The Hamdan family is now in serious debt and without a home of their own. The three family units have been scattered amongst their relatives. We have offered to rebuild the home, but Shaadi says he has no more stomach for the unending cycle of building and demolishing. He doesn’t see the point of it, neither as an act of political resistance about which no one seems to care nor as a solution to his personal problems. Unable or unwilling to leave the country, which is what Israel’s policy of house demolitions is all about, he will sink into the woodwork, managing to survive out of sight as do millions of other Palestinians. Overwhelmed by the scope of demolitions, it is unlikely we will stay in close touch with him as well. With 18,000 homes demolished in the Occupied Territories since 1967 and thousands more targeted, we will do our best to resist those demolitions we can reach. We have rebuilt about 150 homes in the past eleven years, a drop in the bucket in terms of those needing to be rebuilt but significant in terms of acts of political resistance. Shaadi might not see it, and the Palestinian Authority does not pursue it, but ICAHD has succeeded in raising the issue of house demolitions among both governments and civil society in countries around the world. Ending house demolitions is in the first phase of the all-but-defunct Road Map.

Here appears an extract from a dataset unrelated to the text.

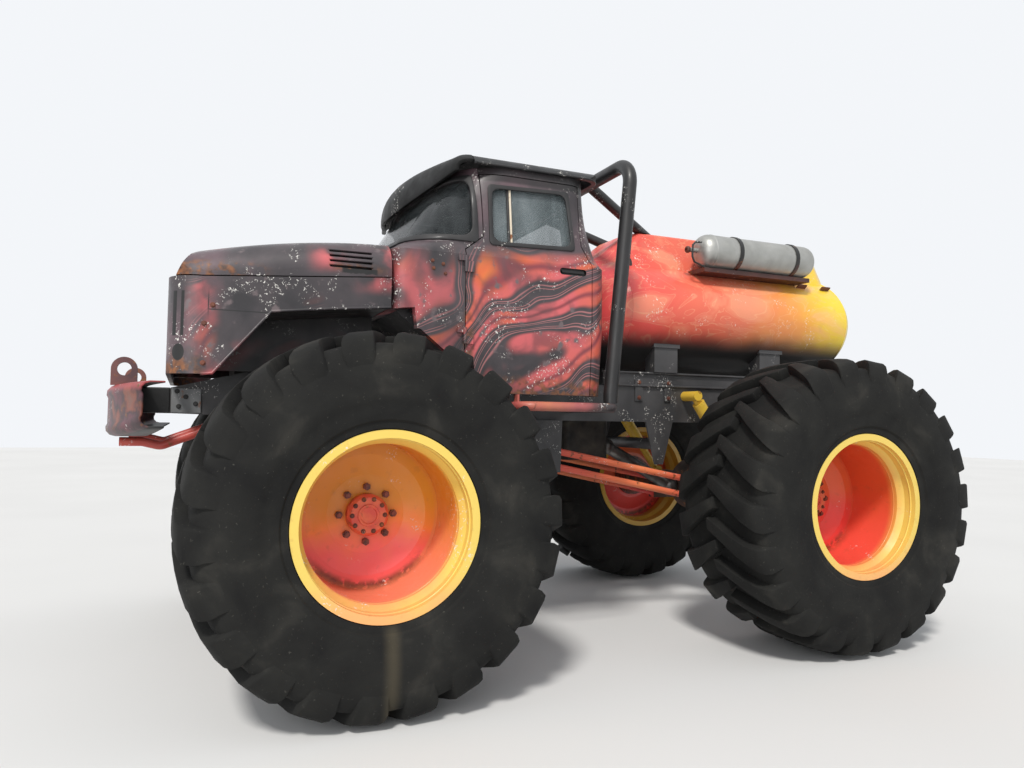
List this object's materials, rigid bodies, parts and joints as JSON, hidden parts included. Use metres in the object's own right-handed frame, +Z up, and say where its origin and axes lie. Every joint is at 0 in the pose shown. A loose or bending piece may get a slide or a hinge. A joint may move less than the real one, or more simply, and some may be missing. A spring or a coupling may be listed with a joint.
{
  "type": "monster truck",
  "caption": "Big-wheeled show truck with a cab, hinged hood and doors, roll hoop, oval tank on a ladder frame, steered front wheels and rolling farm tyres.",
  "frame": {"origin": "on the ground under the middle of the bounding box, in the centre plane", "axes": "the truck faces -Y, its left side is +X, +Z is up"},
  "size_m": [3.22, 5.31, 3.0229],
  "materials": {
    "frame_paint": "worn satin",
    "bumper_paint": "worn satin",
    "red_paint": "worn gloss",
    "yellow_paint": "gloss",
    "axle_paint": "worn satin",
    "engine_iron": "dull",
    "steel": "dull",
    "cab_paint": "worn, with red and orange bands",
    "roof_paint": "worn gloss",
    "fender_paint": "worn satin",
    "hood_paint": "worn satin",
    "window": "hazy",
    "seat_vinyl": "matte",
    "cab_plastic": "matte",
    "tank_paint": "faded red to yellow",
    "cylinder_metal": "brushed",
    "cradle_paint": "worn",
    "hoop_paint": "gloss, chipped",
    "tyre_rubber": "matte",
    "rim_paint": "yellow to orange, worn",
    "hub_paint": "worn"
  },
  "bodies": {
    "chassis": {"frame_rails": "frame_paint", "crossmembers": "frame_paint", "subframe_beams": "frame_paint", "v_hangers": "frame_paint", "rod_hangers": "frame_paint", "tank_saddles": "frame_paint", "front_bumper": "bumper_paint", "tow_eyes": "bumper_paint", "bumper_braces": "red_paint", "radius_rods": "red_paint", "step_bars": "red_paint", "shock_absorbers": "yellow_paint", "front_axle": "axle_paint", "rear_axle": "axle_paint", "engine_block": "engine_iron", "gearbox": "engine_iron", "propshafts": "steel", "cab_floor": "cab_paint", "cab_rear_wall": "cab_paint", "cowl": "cab_paint", "cab_roof": "roof_paint", "visor": "roof_paint", "windscreen": "window", "rear_window": "window", "fender_left": "fender_paint", "fender_right": "fender_paint", "grille_panel": "fender_paint", "seat": "seat_vinyl", "dashboard": "cab_plastic", "steering_wheel": "cab_plastic", "tank": "tank_paint", "tank_spine": "tank_paint", "gas_cylinder": "cylinder_metal", "cylinder_cradle": "cradle_paint", "roll_hoop": "hoop_paint"},
    "hood": {"hood": "hood_paint"},
    "door_left": {"door_left": "cab_paint", "door_glass_left": "window"},
    "door_right": {"door_right": "cab_paint", "door_glass_right": "window"},
    "knuckle_left": {"knuckle_left": "steel"},
    "knuckle_right": {"knuckle_right": "steel"},
    "tie_rod": {"tie_rod": "steel"},
    "wheel_front_left": {"tyre_front_left": "tyre_rubber", "rim_front_left": "rim_paint", "hub_front_left": "hub_paint"},
    "wheel_front_right": {"tyre_front_right": "tyre_rubber", "rim_front_right": "rim_paint", "hub_front_right": "hub_paint"},
    "wheel_rear_left": {"tyre_rear_left": "tyre_rubber", "rim_rear_left": "rim_paint", "hub_rear_left": "hub_paint"},
    "wheel_rear_right": {"tyre_rear_right": "tyre_rubber", "rim_rear_right": "rim_paint", "hub_rear_right": "hub_paint"}
  },
  "joints": [
    {"name": "steer_left", "type": "hinge", "parent": "chassis", "child": "knuckle_left", "pos_m": [0.85, -1.395, 0.9], "axis": [0, 0, 1], "range_deg": [-16, 16]},
    {"name": "steer_right", "type": "hinge", "parent": "chassis", "child": "knuckle_right", "pos_m": [-0.85, -1.395, 0.9], "axis": [0, 0, 1], "range_deg": [-16, 16]},
    {"name": "tie_rod_pivot", "type": "hinge", "parent": "knuckle_left", "child": "tie_rod", "pos_m": [0.85, -1.675, 0.9], "axis": [0, 0, 1], "range_deg": [-16, 16]},
    {"name": "door_left_hinge", "type": "hinge", "parent": "chassis", "child": "door_left", "pos_m": [0.981, -0.845, 2], "axis": [0, 0, 1], "range_deg": [-65, 0]},
    {"name": "door_right_hinge", "type": "hinge", "parent": "chassis", "child": "door_right", "pos_m": [-0.981, -0.845, 2], "axis": [0, 0, 1], "range_deg": [0, 65]},
    {"name": "hood_hinge", "type": "hinge", "parent": "chassis", "child": "hood", "pos_m": [0, -1.249, 2.38], "axis": [-1, 0, 0], "range_deg": [0, 55]},
    {"name": "spin_front_left", "type": "hinge", "parent": "knuckle_left", "child": "wheel_front_left", "pos_m": [1.22, -1.395, 0.9], "axis": [1, 0, 0], "continuous": true},
    {"name": "spin_front_right", "type": "hinge", "parent": "knuckle_right", "child": "wheel_front_right", "pos_m": [-1.22, -1.395, 0.9], "axis": [1, 0, 0], "continuous": true},
    {"name": "spin_rear_left", "type": "hinge", "parent": "chassis", "child": "wheel_rear_left", "pos_m": [1.22, 1.505, 0.9], "axis": [1, 0, 0], "continuous": true},
    {"name": "spin_rear_right", "type": "hinge", "parent": "chassis", "child": "wheel_rear_right", "pos_m": [-1.22, 1.505, 0.9], "axis": [1, 0, 0], "continuous": true}
  ],
  "couplings": [
    {"joint": "steer_right", "follows": "steer_left", "ratio": 1},
    {"joint": "tie_rod_pivot", "follows": "steer_left", "ratio": -1}
  ]
}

Still, the demolition of the Hamdan home reminds us that Israel continues to strengthen and expand its Occupation daily, through the demolition of Palestinian homes, the expropriation of their land, massive settlement construction, the building of a massive highway system that separates Israeli from Palestinian traffic, the continued construction of the Wall and in a hundred other ways that escape public attention – all in violation of the so-called Road Map to which the US and Europe claim to be so committed.

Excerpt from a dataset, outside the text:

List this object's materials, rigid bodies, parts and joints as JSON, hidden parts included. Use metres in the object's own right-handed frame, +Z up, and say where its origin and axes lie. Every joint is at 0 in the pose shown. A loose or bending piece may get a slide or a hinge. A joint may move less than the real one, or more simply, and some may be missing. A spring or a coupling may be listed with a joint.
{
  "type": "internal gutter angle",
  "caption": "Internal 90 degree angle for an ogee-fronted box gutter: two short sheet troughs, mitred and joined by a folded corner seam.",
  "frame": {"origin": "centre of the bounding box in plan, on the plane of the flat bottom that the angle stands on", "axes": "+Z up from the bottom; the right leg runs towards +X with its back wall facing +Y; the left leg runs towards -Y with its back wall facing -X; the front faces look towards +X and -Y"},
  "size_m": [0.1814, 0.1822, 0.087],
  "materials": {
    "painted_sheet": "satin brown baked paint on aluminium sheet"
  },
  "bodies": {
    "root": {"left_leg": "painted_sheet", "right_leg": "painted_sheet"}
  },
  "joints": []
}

Our struggles against the Occupation must continue, of course, even if no solution is apparent. Many of us in the critical Israeli peace movement believe that the two-state solution has been eliminated by Israel’s settlement policies (unless we accept the notion of a Palestinian Bantustan, which we do not), but we doubt that a one-state solution will garner the support needed to become a practical program. Many Palestinians like Shaadi feel isolated and even defeated; they persevere, but are in desperate need of international support and protection until a solution – or the will to impose a solution – emerges. We must redouble our opposition to the Occupation in order to show Shaadi that, in fact, the rebuilding his home is part of an effective political movement that will achieve Palestinian national rights and a just peace. We can begin with a minimalist demand that Rice, Blair, Ban and the other international decision-makers should have insisted upon years ago: that Israel end the demolishing of Palestinian homes NOW.